Experte: Staatsanwaltschaft mauert bei Informationen

Die Antworten der Staatsanwaltschaft, die wir ihm zeigen, seien ausweichend, Stang hat den Eindruck, dass da "gemauert" werden soll. Er könne auch nicht nachvollziehen, warum die Tat plötzlich nur noch als gefährliche Körperverletzung eingestuft wird. "Der Täter hat zugestochen, gedacht 'das reicht, der ist hin' und ist dann getürmt. In seinen Augen muss die Tat also schon vollendet gewesen sein." Nach unserem Gespräch mit Peter G. fragen wir erneut nach, ob die Polizei etwas über den Ausruf "Das habe ich für Deutschland gemacht" wisse. Oberstaatsanwalt Cloppenburg schreibt dazu am 14. Juni: Ob der "Spruch" protokolliert wurde, "kann ich ihnen erst nach Vorlage der derzeit noch zu Ermittlungszwecken versandten Ermittlungsakten gegebenenfalls mitteilen". Ein Interview zu dem Fall könne vor Abschluss des Ermittlungsverfahrens nicht gegeben werden.
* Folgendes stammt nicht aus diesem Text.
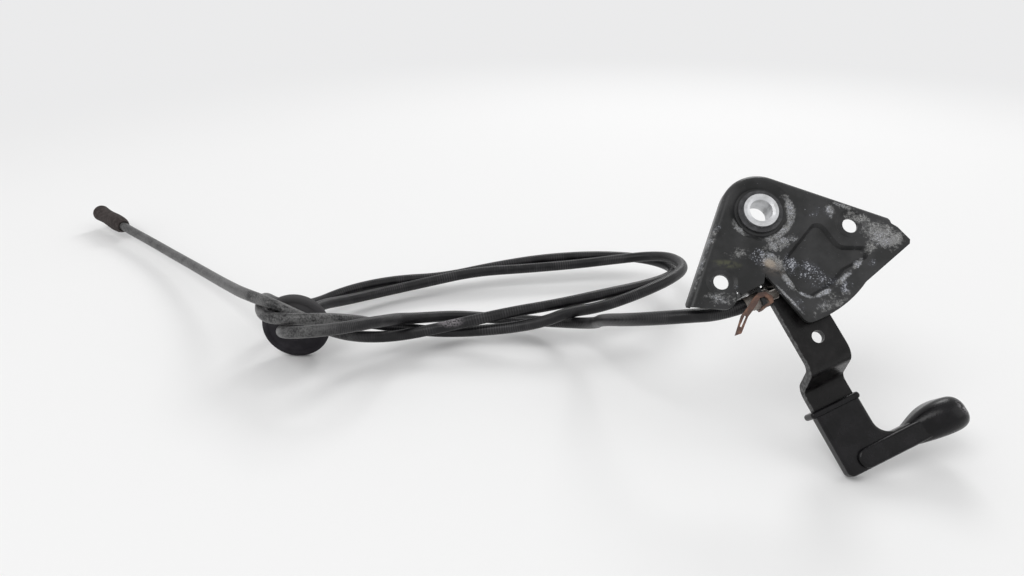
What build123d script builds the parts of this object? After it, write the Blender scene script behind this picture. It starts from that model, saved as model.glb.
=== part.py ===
"""Bonnet release handle: a pressed bracket, a cranked lever with a moulded grip, and its cable.

Millimetres and degrees. The origin is on the pivot's axis, in the plane of the bracket's front
face. +Z is up, +X is to the right, and +Y is away from the person who faces the bracket. The
bracket leans back as it does when the handle is laid on a table.
"""
import os
from math import atan2, cos, degrees, pi, radians, sin, tan

from build123d import *

os.makedirs("parts", exist_ok=True)

# How the handle lies
lean = 41.5                  # the bracket leans back this far from upright

# Pressed bracket
sheet = 2.0
corner_radius = 19.3         # the rounded top corner, about the pivot
left_edge_turn = 21.0        # the left edge, from upright
top_edge_turn = 20.8         # the top edge, below level
left_edge_length = 59.0
top_edge_length = 58.8
flange_depth = 9.0
bend_radius = 3.4
flange_foot_cut = 4.5        # the flange's end slopes up this far towards its back edge
clear = 40.0                 # how far a cutting shape reaches past what it cuts
fan_radius = 59.2            # the fan's lower edge, about the pivot
fan_end_turn = -38.0
fan_start_turn = -73.5
fan_corner_radius = 3.6
nose_tip = (70.6, -15.0)
nose_low = (70.2, -17.2)
nose_notch_out = (65.4, -8.6)
nose_notch_in = (62.6, -6.7)
foot_width = 23.9
foot_low = -50.6
relief_high = -40.2
notch_top_point = (-1.0, -32.6)
shelf_start = (-12.7, -42.8)
shelf_end = (-1.9, -36.9)
foot_corner_radius = 6.5
mount_hole = 7.6
upper_hole = (43.0, -7.4)
lower_hole = (-21.9, -36.2)
dimple_radius = 7.6
dimple_depth = 1.0
dish_radius = 16.0
dish_floor_radius = 12.4
dish_depth = 2.5
pocket_depth = 2.2
pocket_draft = 35.0
pocket_band = 11.0           # the border between the fan's edge and the pocket
pocket_low_turns = (-39.0, -52.0, -66.0)
pocket_corners = [           # the rest of the pocket's outline, and the rounding of each corner
    ((14.8, -43.4), 3.0),
    ((6.6, -27.4), 3.2),
    ((27.0, -3.6), 4.5),
    ((36.4, -18.2), 5.0),
    ((50.4, -18.4), 2.6),
    ((48.9, -24.6), 2.4),
]
shelf_depth = 17.0
ear_thickness = 2.0
ear_drop = 3.9               # below the cable's axis
ear_front = -5.3
ear_reach = 6.0
web_front = -15.3            # the plate behind the cable's end, that joins the ear
web_reach = 14.0

# Pivot, from the front to the back
bore_radius = 5.6
barrel_radius = 7.0
bush_length = 12.0
bush_head_radius = 8.5
bush_head_height = 3.0
bush_flare_height = 0.6
bush_flare_radius = 8.3
mouth_depth = 0.4
mouth_width = 1.3
collar_radius = 10.9
collar_height = 1.5
washer_thickness = 0.9
washer_radius = 12.0
back_washer_radius = 10.6
running_gap = 0.05           # radial gap of the turning fit
side_gap = 0.1               # gap beside a turning face
fit_gap = 0.05               # gap between fixed pieces

# Lever
strip_thickness = 4.0
strip_width = 22.1
strip_turn = 25.0            # the strip, from straight down
strip_offset = -5.35         # the strip's middle line, left of the pivot
lever_head_radius = 14.5
hook_start = 42.0            # where the strip's full width begins, from the pivot
neck_left = -15.3            # the strip's left edge above the notch for the cable's end
neck_sweep = 37.0            # the notch's upper side, about the pivot
notch_end = -9.0
crank_start = 78.8
crank_run = 6.4
crank_depth = 22.0
crank_radius = 4.6
lever_hole = 6.2
lever_hole_reach = 65.8
lever_hole_shift = 0.3       # from the strip's middle line
grip_end = 131.4
leg_end = grip_end - 3.9
arm_core_width = 6.0
arm_core_end = 34.0

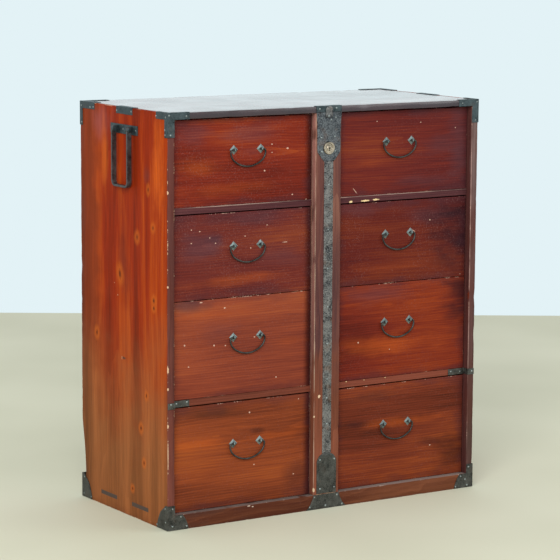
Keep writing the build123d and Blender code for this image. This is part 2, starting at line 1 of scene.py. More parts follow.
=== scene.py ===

Augenzeuge fordert Klartext von Behörde

Ex-Polizist Stang findet das merkwürdig: "Es ist unerfindlich, warum die gesamte Ermittlungsakte verschickt werden musste. An wen?" Bei Ermittlungsersuchen reiche oft auch eine zusammenfassende Darstellung oder Kopien an die andere Dienststelle. Sein Eindruck ist, dass die Staatsanwaltschaft schlicht dazu nichts sagen und Zeit gewinnen wolle. Denn eventuell hätte bei dem Fall sogar der Staatsschutz eingeschaltet werden müssen, vermutet Stang. Wir fragen auch beim Innenministerium in Schwerin an, ob es zu Ermittlungsfehlern gekommen ist. Die Pressesprecherin antwortet:

"Sowohl die vor Ort eingesetzten Polizeivollzugsbeamten des Polizeihauptreviers Stralsund als auch der Kriminalpolizei haben alle notwendigen und unaufschiebbaren polizeilichen Maßnahmen getroffen, um den Sachverhalt zu erforschen."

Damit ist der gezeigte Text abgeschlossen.